Helena Veiga dirige depuis 3 ans la crèche de l’association catholique « Caritas ». C’est tout naturellement que cette fervente croyante a choisi de mêler vie professionnelle et charité chrétienne. En bonne missionnaire laïque, sa trajectoire tient du sacerdoce : il y a vingt ans, elle décide de s’occuper des petits déshérités car elle veut « changer la donne ». Elle travaille dans une crèche le jour et suit des cours le soir.
Un parcours aux allures de chemin de croix pour certains mais pour elle c’est une vraie passion. « Ici, on s’occupe d’enfants dont l’âge va de quelques mois à 3 ans. Ce qui est passionnant dans cette période de la vie, c’est qu’on n’en garde aucun souvenir mais que tout en dépend. Si cette étape se déroule bien, l’enfant aura toutes les chances de se développer normalement et de réussir plus tard. » Une mission d’une importance capitale qu’on n’exerce pas pour la gloire. Mais Helena s’amuse du manque de reconnaissance: « Les gens ne savent pas toujours à quel point ce moment est décisif, nous sommes des travailleurs de l’ombre ! »

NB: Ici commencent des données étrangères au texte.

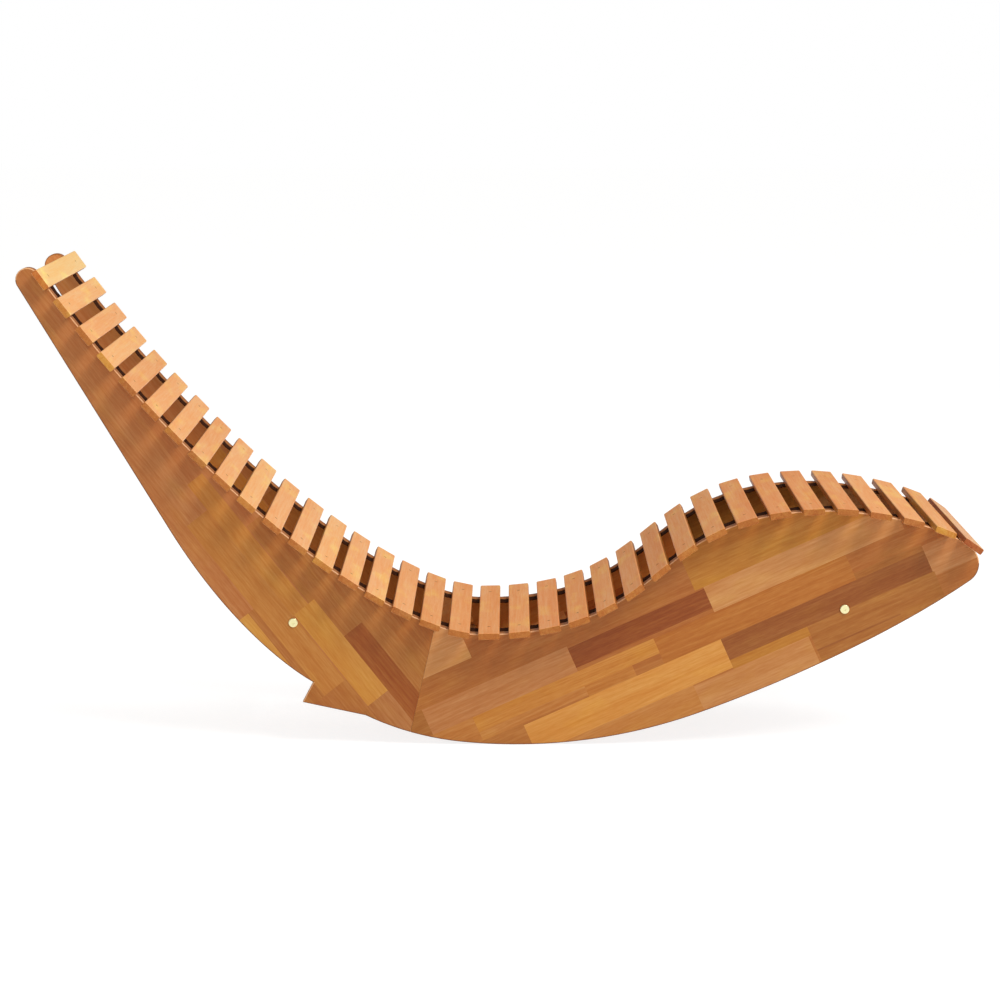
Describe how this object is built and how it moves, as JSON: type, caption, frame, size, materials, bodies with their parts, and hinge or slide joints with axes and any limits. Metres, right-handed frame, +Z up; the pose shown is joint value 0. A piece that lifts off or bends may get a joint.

6 euros pour un mois de crèche
Aujourd’hui, Helena Veiga a 38 ans mais les bagues qu’elle a sur les dents au lieu de les avoir sur les doigts lui donnent un air adolescent. Il est bientôt midi, elle quitte son bureau et va faire risette aux nourrissons de la salle d’à côté. Des murs au papier-peint coloré, des peluches jonchant le sol et des bébés aux grands yeux étonnés qu’on ne tardera pas à coucher dans des lits surmontés de leur prénom en lettres de plastique. Une crèche ordinaire donc ? Pas tout à fait. Ici, on a la tâche délicate de dorloter les rejetons de lisboètes en délicatesse avec leurs banquiers. Les tarifs varient en fonction des revenus familiaux mais restent modiques. Les parents de Gustavo ne paieront ainsi que 6 euros pour un mois de crèche.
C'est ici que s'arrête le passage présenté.